'''

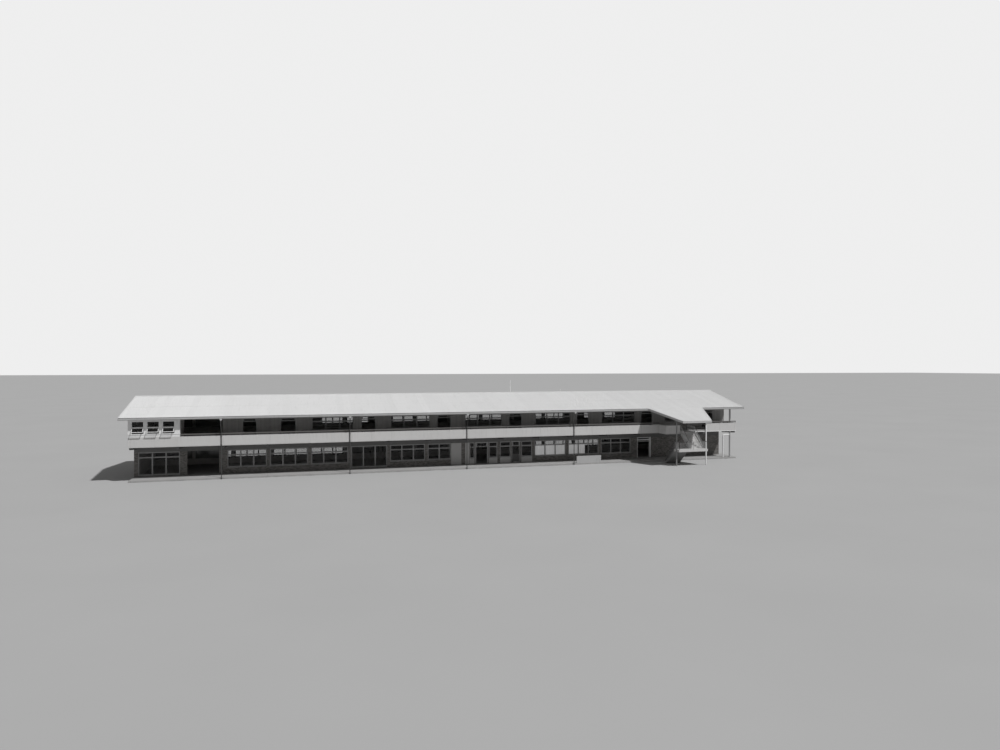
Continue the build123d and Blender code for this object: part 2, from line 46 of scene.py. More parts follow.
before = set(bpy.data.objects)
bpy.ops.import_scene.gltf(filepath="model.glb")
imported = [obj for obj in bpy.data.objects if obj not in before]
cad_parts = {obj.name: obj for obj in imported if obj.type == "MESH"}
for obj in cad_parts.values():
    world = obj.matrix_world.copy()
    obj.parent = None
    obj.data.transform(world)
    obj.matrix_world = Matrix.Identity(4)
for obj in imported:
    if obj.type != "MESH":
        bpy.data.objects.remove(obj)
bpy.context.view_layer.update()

'''

Exercise instructions:
Reproduce the data shown above exactly.

Response below:
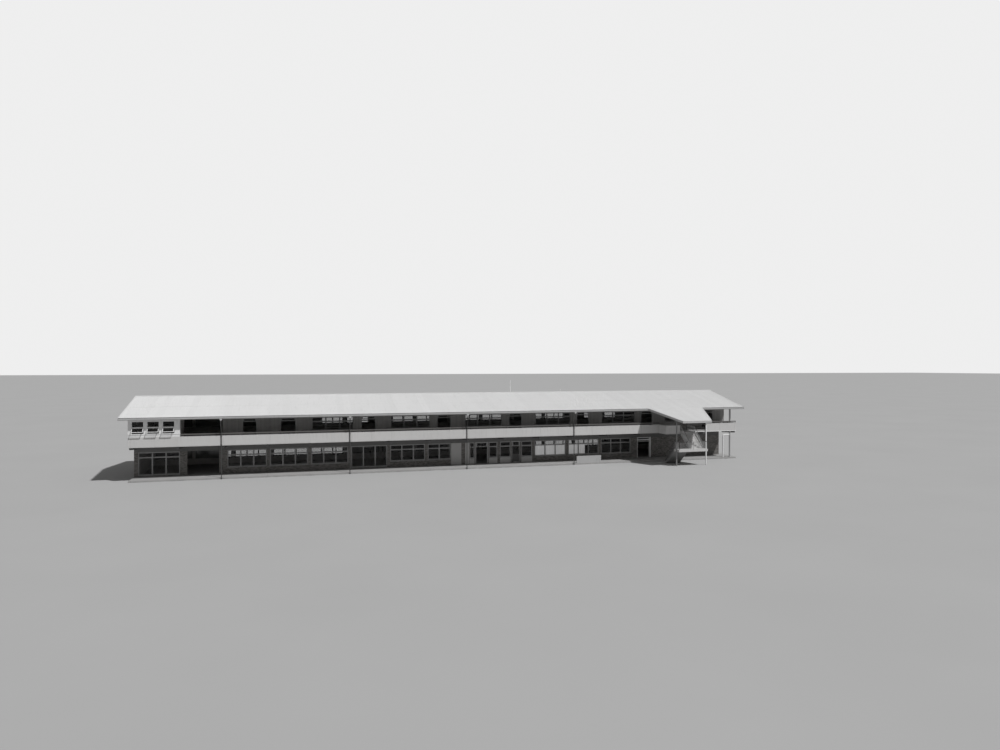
Continue the build123d and Blender code for this object: part 2, from line 46 of scene.py. More parts follow.
before = set(bpy.data.objects)
bpy.ops.import_scene.gltf(filepath="model.glb")
imported = [obj for obj in bpy.data.objects if obj not in before]
cad_parts = {obj.name: obj for obj in imported if obj.type == "MESH"}
for obj in cad_parts.values():
    world = obj.matrix_world.copy()
    obj.parent = None
    obj.data.transform(world)
    obj.matrix_world = Matrix.Identity(4)
for obj in imported:
    if obj.type != "MESH":
        bpy.data.objects.remove(obj)
bpy.context.view_layer.update()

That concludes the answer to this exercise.